I agree. Especially at 1520, and more especially where the ground conductivity is awful. I didn't say it WAS a blowtorch....I just said you could TELL buyers of advertising or brokered time slots that you had a 50KW blowtorch.
 
Littlejohn is right but a solid state transmitter will usually modulate positives better than a tube type and usually has far less distortion. (Improving positve modulation helps AM coverage. The details are beyond the scope of this discussion but engineers spent much time trying to figure out how to get them higher)

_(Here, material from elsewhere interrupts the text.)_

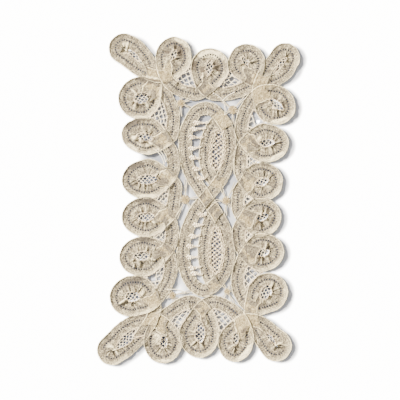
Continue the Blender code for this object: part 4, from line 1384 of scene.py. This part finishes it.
def work_wheel(order, wheel):
    """A spiral woven round its legs, with a rim of knots."""
    bar_size = thread_size("bar_diameter")
    work = ThreadWork(4000 + order)
    middle = np.array([wheel.x, wheel.y])
    share = np.linspace(0, 1, 12)
    for leg in wheel.legs:
        angle = math.radians(leg)
        length = free_reach(wheel.x, wheel.y, angle, WHEEL_LEG_LIMIT)
        tip = middle + length * pointing(angle)
        across = left_of(pointing(angle))
        for spread in (-1.1, 1.1):
            points = (middle + (tip - middle) * share[:, None]
                      + across * (spread * share ** 1.5)[:, None])
            height = WHEEL_HEIGHT + (sewn_height(*points[-1]) - WHEEL_HEIGHT) * share ** 2
            work.thread(points, height, bar_size * 0.8, toned=0.55)
    turns = wheel.radius * 0.85 / WHEEL_PITCH
    sweep = np.arange(0, turns * 2 * math.pi, 0.22)
    legs = len(wheel.legs)
    weave = np.cos(sweep * legs / 2 + math.pi * (sweep / (2 * math.pi)).astype(int))
    radius = 0.3 + WHEEL_PITCH * sweep / (2 * math.pi)
    radius = radius * (1 + 0.06 * np.cos(sweep * legs))
    height = WHEEL_HEIGHT + 0.35 + 0.22 * weave - 0.5 * (radius / wheel.radius) ** 2
    work.thread(middle + radius[:, None] * pointing(sweep), height, bar_size, step=0.45, toned=1)
    work.knot((wheel.x, wheel.y, WHEEL_HEIGHT + 0.6), 0.8, toned=1)
    rim = middle + wheel.radius * 1.02 * pointing(np.linspace(0, 2 * math.pi, 40))
    # A darkened thread round the rim: painted shade at the wheel's edge.
    work.thread(rim, WHEEL_HEIGHT - 0.2, bar_size * 0.7, toned=1, soiled=1.1)
    for rib in range(WHEEL_RIBS):
        place = middle + wheel.radius * 0.88 * pointing(2 * math.pi * rib / WHEEL_RIBS + order)
        work.knot((*place, WHEEL_HEIGHT + 0.25), 0.75, toned=0.8)
    return work.finish("worked_" + wheel.name, wheel.name, "wheel_thread")


def work_loose():
    """Single threads drawn from tape to tape outside the nets, knotted at both ends."""
    size = thread_size()
    work = ThreadWork(5000)
    share = np.linspace(0, 1, 14)
    for row in LOOSE:
        ends = np.array([(row.x, row.y), (row.to_x, row.to_y)])
        way = ends[1] - ends[0]
        bow = left_of(way) * 0.08
        points = ends[0] + way * share[:, None] + bow * np.sin(share * math.pi)[:, None]
        levels = [sewn_height(*end) + 0.2 for end in ends]
        height = np.interp(share, (0, 1), levels) - 0.5 * np.sin(share * math.pi)
        work.thread(points, np.maximum(height, size / 2), size * 0.8)
        for end, level in zip(ends, levels):
            work.knot((*end, level), 0.8, toned=0.5)
    return work.finish("loose_threads")


# The table ---------------------------------------------------------------------------------------

def blurred(values, reach):
    """Each value averaged with its neighbours in a square, twice."""
    values = values.astype(float)
    size = 2 * reach + 1
    for axis in (0, 1, 0, 1):
        margins = [(reach + 1, reach) if side == axis else (0, 0) for side in (0, 1)]
        total = np.cumsum(np.pad(values, margins), axis)
        count = values.shape[axis]
        values = total.take(range(size, size + count), axis) - total.take(range(count), axis)
        values = values / size
    return values


def nearest(x, y, points, shift=(0, 0)):
    """How far each place of a grid lies from the nearest of the points, moved by the shift."""
    away = np.full(x.shape, FAR)
    for first in range(0, len(points), SHADE_PART):
        part = points[first:first + SHADE_PART]
        far = np.hypot(x[..., None] - part[:, 0] - shift[0], y[..., None] - part[:, 1] - shift[1])
        away = np.minimum(away, far.min(axis=2))
    return away


def table_shade(x, y):
    """How much painted shade the cloth and the fillings put on each place of the table, and how little
    of it glows.
    """
    tape = np.vstack([ribbon.centre for ribbon in ribbons()])[::2]
    half = tape_width() / 2
    away, beside, rim = (nearest(x, y, tape, shift) for shift in ((0, 0), SHADE_SHIFT, RIM_SHIFT))
    # All of these are painted shade on the table: under the tape, cast to one side of it, in a thin
    # rim round it and in crowded gaps; under the fillings it is added below.
    under_tape = falling(away, half - 1.5, 1.5)
    fallen = falling(beside, half + 1.5, 4)
    fringe = falling(rim, half + 1.0, 1.3)
    crowded = rising(blurred(away < half, 9), 0.36, 0.26) * (0.7 + 0.3 * rising(y, -60, 120))
    crowded *= falling(np.abs(x), 56, 10) * falling(np.abs(y), 130, 10)
    covered = np.maximum(under_tape, np.maximum(crowded * 0.85, fallen * 0.7))
    covered = np.maximum(covered, fringe * 0.6)
    unlit = np.maximum(fringe, 1 - (1 - np.maximum(fallen, crowded)) ** 3.5)
    gaps = [(eye_gap(eye), EYE_SHADE, []) for eye in EYES]
    gaps += [(net_gap(net), NET_SHADE, net.holes) for net in NETS]
    gaps += [(strip_gap(strip, strip_edges(strip)), LENS_SHADE, [])
             for strip in STRIPS if not strip.bars]
    places = np.column_stack([x.ravel(), y.ravel()])
    for gap, depth, holes in gaps:
        held = gap.holds(places, holes).reshape(x.shape)
        covered = np.maximum(covered, depth * held)
        unlit = np.maximum(unlit, held)
    return covered, unlit


def lay_table(stage):
    """The pale table. Under and near the lace its colour is darkened as painted shade and its glow is
    left off; the rest glows a little, an emission with no lamp.
    """
    lines = [np.concatenate([[-TABLE_END], np.arange(-reach, reach + 1, TABLE_STEP), [TABLE_END]])
             for reach in TABLE_REACH]
    x, y = np.meshgrid(*lines, indexing="ij")
    rows, columns = x.shape
    corner = (np.arange(rows - 1)[:, None] * columns + np.arange(columns - 1)).ravel()
    faces = np.stack([corner, corner + columns, corner + columns + 1, corner + 1], axis=1).tolist()
    mesh = bpy.data.meshes.new("table")
    vertices = np.column_stack([x.ravel(), y.ravel(), np.full(x.size, TABLE_LOW)])
    mesh.from_pydata(vertices * MM, [], faces)
    covered, unlit = table_shade(x, y)
    write_readings(mesh, {"covered": covered, "unlit": unlit})
    top = Finish("pale_table")
    # Emission where the table is bare, none in the painted shade.
    bare = top.dye(top.reading("unlit"), (1.0, 1.0, 1.0), (0.0, 0.0, 0.0))
    colour = top.dye(top.reading("covered"), stage.floor_colour, stage.shade_colour)
    mesh.materials.append(top.close(colour, 0.9, Specular_IOR_Level=0.1, Emission_Color=bare,
                                    Emission_Strength=stage.glow))
    return add_object("table", mesh)


# Operators ---------------------------------------------------------------------------------------

class LayBorderTape(bpy.types.Operator):
    """Lay the long tape round the mat in its loops"""
    bl_idname = "lace.lay_border_tape"
    bl_label = "Border Tape"

    def execute(self, context):
        add_ribbon(BORDER)
        return {"FINISHED"}


class LayMiddleTapes(bpy.types.Operator):
    """Lay the tape of the two leaves and the short tapes that split them"""
    bl_idname = "lace.lay_middle_tapes"
    bl_label = "Middle Tapes"

    def execute(self, context):
        for index in range(len(TAPES)):
            if index != BORDER:
                add_ribbon(index)
        return {"FINISHED"}


class WorkEyes(bpy.types.Operator):
    """Work the netted eye of every loop"""
    bl_idname = "lace.work_eyes"
    bl_label = "Netted Eyes"

    def execute(self, context):
        for order, eye in enumerate(EYES):
            work_eye(order, eye)
        return {"FINISHED"}


class WorkNets(bpy.types.Operator):
    """Work the nets between the loops and the runs"""
    bl_idname = "lace.work_nets"
    bl_label = "Nets"

    def execute(self, context):
        for order, net in enumerate(NETS):
            work_net(order, net)
        return {"FINISHED"}


class WorkLeaves(bpy.types.Operator):
    """Work the ladders and the long knotted nets of the two leaves"""
    bl_idname = "lace.work_leaves"
    bl_label = "Leaf Fillings"

    def execute(self, context):
        for order, strip in enumerate(STRIPS):
            make = work_ladder if strip.bars else work_lens
            make(order, strip)
        return {"FINISHED"}


class WorkWheels(bpy.types.Operator):
    """Work the small wheels in the open corners, and the loose threads"""
    bl_idname = "lace.work_wheels"
    bl_label = "Wheels"

    def execute(self, context):
        for order, wheel in enumerate(WHEELS):
            work_wheel(order, wheel)
        work_loose()
        return {"FINISHED"}


class SetStage(bpy.types.Operator):
    """Set the table, the lights and the camera"""
    bl_idname = "lace.set_stage"
    bl_label = "Stage"

    def execute(self, context):
        stage = context.scene.lace_stage
        lay_table(stage)
        world = context.scene.world or bpy.data.worlds.new("sky")
        context.scene.world = world
        world.use_nodes = True
        sky = world.node_tree.nodes["Background"]
        sky.inputs["Color"].default_value = (1, 1, 1, 1)
        sky.inputs["Strength"].default_value = stage.sky_strength
        sun = add_object("low_light", bpy.data.lights.new("low_light", "SUN"))
        sun.data.energy = stage.sun_strength
        sun.data.angle = math.radians(SUN_WIDTH)
        sun.data.color = SUN_COLOUR
        sun.rotation_euler = Vector(SUN_WAY).to_track_quat("-Z", "Y").to_euler()
        camera = add_object("camera", bpy.data.cameras.new("camera"))
        camera.data.sensor_width = SENSOR
        camera.data.lens = SENSOR * stage.distance / stage.view_width
        camera.data.clip_end = CLIP_END
        camera.location = (*CAMERA_SHIFT, stage.distance)
        context.scene.camera = camera
        return {"FINISHED"}


OPERATORS = (LayBorderTape, LayMiddleTapes, WorkEyes, WorkNets, WorkLeaves, WorkWheels, SetStage)
SETTINGS = {"lace_tape": TapeSettings, "lace_thread": ThreadSettings, "lace_stage": StageSettings}


class LacePanel(bpy.types.Panel):
    """Lists the pieces of the mat in the order they are made"""
    bl_idname = "LACE_PT_mat"
    bl_label = "Tape Lace Mat"
    bl_space_type = "VIEW_3D"
    bl_region_type = "UI"
    bl_category = "Lace"

    def draw(self, context):
        for label, group in SETTINGS.items():
            box = self.layout.box()
            for name in group.__annotations__:
                box.prop(getattr(context.scene, label), name)
        for operator in OPERATORS:
            self.layout.operator(operator.bl_idname)


CLASSES = (*SETTINGS.values(), *OPERATORS, LacePanel)


def register():
    for each in CLASSES:
        bpy.utils.register_class(each)
    for label, group in SETTINGS.items():
        setattr(bpy.types.Scene, label, PointerProperty(type=group))


def unregister():
    for label in SETTINGS:
        delattr(bpy.types.Scene, label)
    for each in reversed(CLASSES):
        bpy.utils.unregister_class(each)


def main():
    register()
    for operator in OPERATORS:
        group, name = operator.bl_idname.split(".")
        getattr(getattr(bpy.ops, group), name)()


if __name__ == "__main__":
    main()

Thanks, Tom, and I understand what you're saying. To me, stations with solid state transmitters just sound quieter...and cleaner. Maybe in the old days before AM had to sound good to compete with FM, some AM's, especially top-40 stations, might have tended to overmodulate. Perhaps I'm incorrectly associating being loud from the overmodulation with better signals.
 
You probably are.
There are a couple of things to consider...
When a statin buys a new radio, they tend to clean up everything else at the same time, thus the change is often greater than just the transmission equipment alone. Second, plate modulated AM systems tend towards a lot of intermodulation distortion... very few of them exhibit much linearity actross the audio passbnad. With a couple of notabkle exceptions, none are really capapble of less than maybe 4% or so of IM (SMPTE method) at high modulation levels. This problem was actually solved with tube transmitters - the switchmod systems did away with tthe modulation transformer and reactor. The Collins produst was capable of half a percent or less of intermod at pretty much any modulation level. (The tradeoff was some fierce internal voltage peaks, but they can be handled by one means or another)
 
To show how useless AM is now.

I live in Douglasville (a little outside the city limits, near Winston, and on the way to Carrol County and Villa Rica), and never knew of this station. Also, with HD radio, AM is quickly on the way out. Also, the Microsoft Zune only picks up FM, and most car radios, when listening to AM, receive interference from the car's engine itself.

But if it's a church station, I wish them the best of luck in their ministry.